Source excerpt:
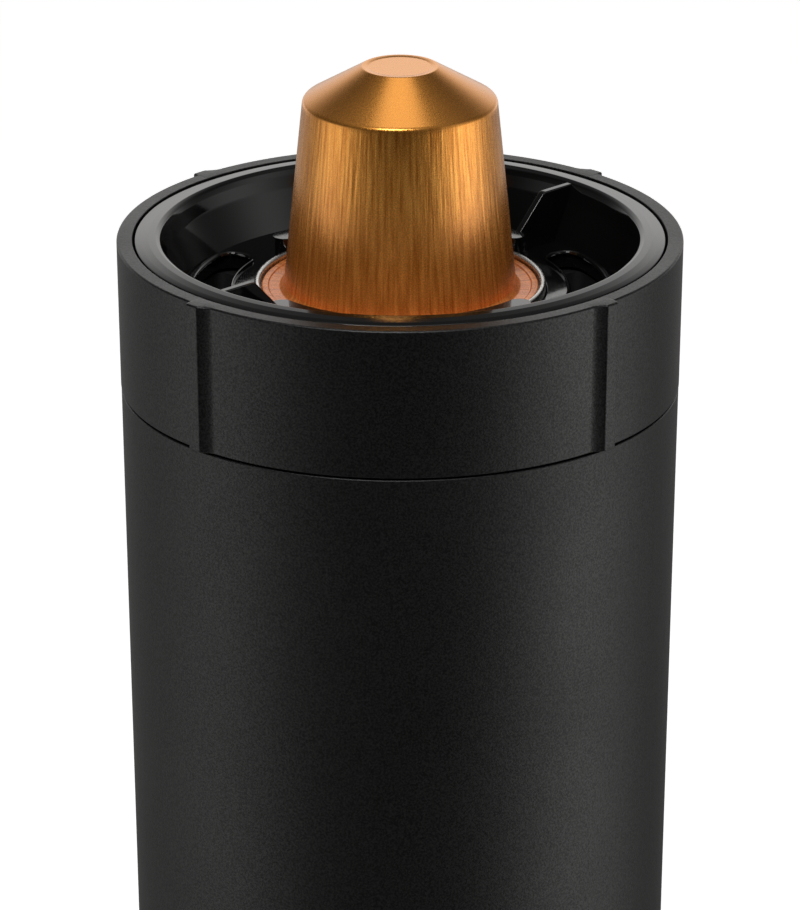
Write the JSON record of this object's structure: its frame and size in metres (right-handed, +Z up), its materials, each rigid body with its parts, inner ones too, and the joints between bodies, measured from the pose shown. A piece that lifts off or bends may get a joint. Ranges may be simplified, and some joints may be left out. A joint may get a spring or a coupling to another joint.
{
  "type": "portable pod coffee machine",
  "caption": "Tall tapered pod coffee machine body with a ribbed twist collar, open glossy bowl, and a capsule standing in its steel-rimmed seat.",
  "frame": {"origin": "centre of the footprint, on the surface the machine stands on", "axes": "+Z up along the body axis, -Y towards the front with the start button, +X to the right"},
  "size_m": [0.0754, 0.0754, 0.1997],
  "materials": {
    "shell_matte": "fine matte grain",
    "collar_matte": "fine matte grain",
    "bowl_gloss": "polished",
    "steel": "satin",
    "plate_steel": "stamped",
    "capsule_gold": "anodised golden orange, fine drawn wrinkles",
    "foil": "bright foil",
    "coffee": "ground coffee",
    "rubber_black": "matte",
    "silicone": "translucent milky",
    "nylon": "moulded",
    "deck_plastic": "moulded",
    "brass": "turned",
    "copper": "enamelled wire",
    "screw_steel": "zinc plated",
    "board_green": "solder mask",
    "component_black": "moulded",
    "component_silver": "drawn can",
    "lens": "translucent light guide",
    "button_matte": "satin",
    "lead_red": "insulation",
    "lead_black": "insulation"
  },
  "bodies": {
    "housing": {"bowl": "bowl_gloss", "bowl_screws": "screw_steel", "seat_ring": "steel", "pierce_plate": "plate_steel", "seat_gasket": "silicone", "deck": "deck_plastic", "deck_seal": "rubber_black", "boiler": "plate_steel", "boiler_gasket": "silicone", "heater_element": "plate_steel", "thermostat": "component_black", "thermal_fuse": "component_silver", "riser_tube": "plate_steel", "riser_seals": "rubber_black", "chassis": "nylon", "stack_screws": "screw_steel", "pump_mounts": "rubber_black", "pump_yoke": "plate_steel", "coil_bobbin": "nylon", "coil_winding": "copper", "pump_barrel": "brass", "pump_spring": "screw_steel", "pump_head": "brass", "valve_spring": "screw_steel", "suction_hose": "silicone", "pressure_hose": "rubber_black", "hose_clips": "screw_steel", "body_shell": "shell_matte", "base_cover": "deck_plastic", "base_screws": "screw_steel", "foot_ring": "rubber_black", "status_lens": "lens", "button_bezel": "button_matte", "control_board": "board_green", "board_screws": "screw_steel", "start_switch": "component_black", "relay": "component_black", "capacitor": "component_silver", "dc_socket": "component_black", "socket_pin": "brass", "socket_nut": "brass", "power_leads": "lead_red", "pump_leads": "lead_black", "heater_leads": "lead_red"},
    "collar": {"grip_collar": "collar_matte", "lock_ring": "deck_plastic", "collar_screws": "screw_steel"},
    "capsule": {"capsule_shell": "capsule_gold", "capsule_foil": "foil", "coffee_bed": "coffee"},
    "button": {"power_button": "button_matte"},
    "piston": {"pump_piston": "plate_steel"},
    "valve": {"valve_ball": "plate_steel"}
  },
  "joints": [
    {"name": "collar_twist", "type": "hinge", "parent": "housing", "child": "collar", "pos_m": [0, 0, 0.166], "axis": [0, 0, 1], "range_deg": [0, 30]},
    {"name": "capsule_lift", "type": "slide", "parent": "housing", "child": "capsule", "axis": [0, 0, 1], "range_m": [0, 0.045]},
    {"name": "button_press", "type": "slide", "parent": "housing", "child": "button", "axis": [0, 1, 0], "range_m": [0, 0.0012], "stiffness_N_per_m": 600, "springref_m": -0.0005},
    {"name": "piston_stroke", "type": "slide", "parent": "housing", "child": "piston", "axis": [0, 0, -1], "range_m": [0, 0.003], "stiffness_N_per_m": 800, "springref_m": -0.002, "deforming": ["pump_spring"]},
    {"name": "valve_lift", "type": "slide", "parent": "housing", "child": "valve", "axis": [0, 0, 1], "range_m": [0, 0.001], "stiffness_N_per_m": 60, "springref_m": -0.001, "deforming": ["valve_spring"]}
  ]
}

Task prompt:
Repeat the listing exactly, from its first line to its last.

Task solution:
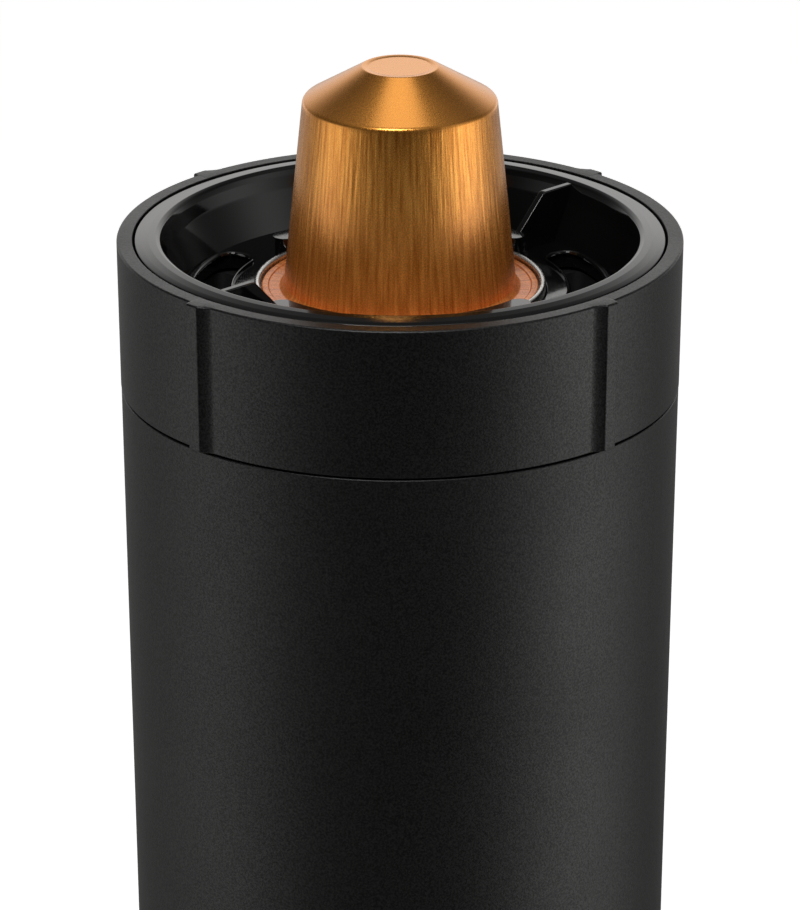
Write the JSON record of this object's structure: its frame and size in metres (right-handed, +Z up), its materials, each rigid body with its parts, inner ones too, and the joints between bodies, measured from the pose shown. A piece that lifts off or bends may get a joint. Ranges may be simplified, and some joints may be left out. A joint may get a spring or a coupling to another joint.
{
  "type": "portable pod coffee machine",
  "caption": "Tall tapered pod coffee machine body with a ribbed twist collar, open glossy bowl, and a capsule standing in its steel-rimmed seat.",
  "frame": {"origin": "centre of the footprint, on the surface the machine stands on", "axes": "+Z up along the body axis, -Y towards the front with the start button, +X to the right"},
  "size_m": [0.0754, 0.0754, 0.1997],
  "materials": {
    "shell_matte": "fine matte grain",
    "collar_matte": "fine matte grain",
    "bowl_gloss": "polished",
    "steel": "satin",
    "plate_steel": "stamped",
    "capsule_gold": "anodised golden orange, fine drawn wrinkles",
    "foil": "bright foil",
    "coffee": "ground coffee",
    "rubber_black": "matte",
    "silicone": "translucent milky",
    "nylon": "moulded",
    "deck_plastic": "moulded",
    "brass": "turned",
    "copper": "enamelled wire",
    "screw_steel": "zinc plated",
    "board_green": "solder mask",
    "component_black": "moulded",
    "component_silver": "drawn can",
    "lens": "translucent light guide",
    "button_matte": "satin",
    "lead_red": "insulation",
    "lead_black": "insulation"
  },
  "bodies": {
    "housing": {"bowl": "bowl_gloss", "bowl_screws": "screw_steel", "seat_ring": "steel", "pierce_plate": "plate_steel", "seat_gasket": "silicone", "deck": "deck_plastic", "deck_seal": "rubber_black", "boiler": "plate_steel", "boiler_gasket": "silicone", "heater_element": "plate_steel", "thermostat": "component_black", "thermal_fuse": "component_silver", "riser_tube": "plate_steel", "riser_seals": "rubber_black", "chassis": "nylon", "stack_screws": "screw_steel", "pump_mounts": "rubber_black", "pump_yoke": "plate_steel", "coil_bobbin": "nylon", "coil_winding": "copper", "pump_barrel": "brass", "pump_spring": "screw_steel", "pump_head": "brass", "valve_spring": "screw_steel", "suction_hose": "silicone", "pressure_hose": "rubber_black", "hose_clips": "screw_steel", "body_shell": "shell_matte", "base_cover": "deck_plastic", "base_screws": "screw_steel", "foot_ring": "rubber_black", "status_lens": "lens", "button_bezel": "button_matte", "control_board": "board_green", "board_screws": "screw_steel", "start_switch": "component_black", "relay": "component_black", "capacitor": "component_silver", "dc_socket": "component_black", "socket_pin": "brass", "socket_nut": "brass", "power_leads": "lead_red", "pump_leads": "lead_black", "heater_leads": "lead_red"},
    "collar": {"grip_collar": "collar_matte", "lock_ring": "deck_plastic", "collar_screws": "screw_steel"},
    "capsule": {"capsule_shell": "capsule_gold", "capsule_foil": "foil", "coffee_bed": "coffee"},
    "button": {"power_button": "button_matte"},
    "piston": {"pump_piston": "plate_steel"},
    "valve": {"valve_ball": "plate_steel"}
  },
  "joints": [
    {"name": "collar_twist", "type": "hinge", "parent": "housing", "child": "collar", "pos_m": [0, 0, 0.166], "axis": [0, 0, 1], "range_deg": [0, 30]},
    {"name": "capsule_lift", "type": "slide", "parent": "housing", "child": "capsule", "axis": [0, 0, 1], "range_m": [0, 0.045]},
    {"name": "button_press", "type": "slide", "parent": "housing", "child": "button", "axis": [0, 1, 0], "range_m": [0, 0.0012], "stiffness_N_per_m": 600, "springref_m": -0.0005},
    {"name": "piston_stroke", "type": "slide", "parent": "housing", "child": "piston", "axis": [0, 0, -1], "range_m": [0, 0.003], "stiffness_N_per_m": 800, "springref_m": -0.002, "deforming": ["pump_spring"]},
    {"name": "valve_lift", "type": "slide", "parent": "housing", "child": "valve", "axis": [0, 0, 1], "range_m": [0, 0.001], "stiffness_N_per_m": 60, "springref_m": -0.001, "deforming": ["valve_spring"]}
  ]
}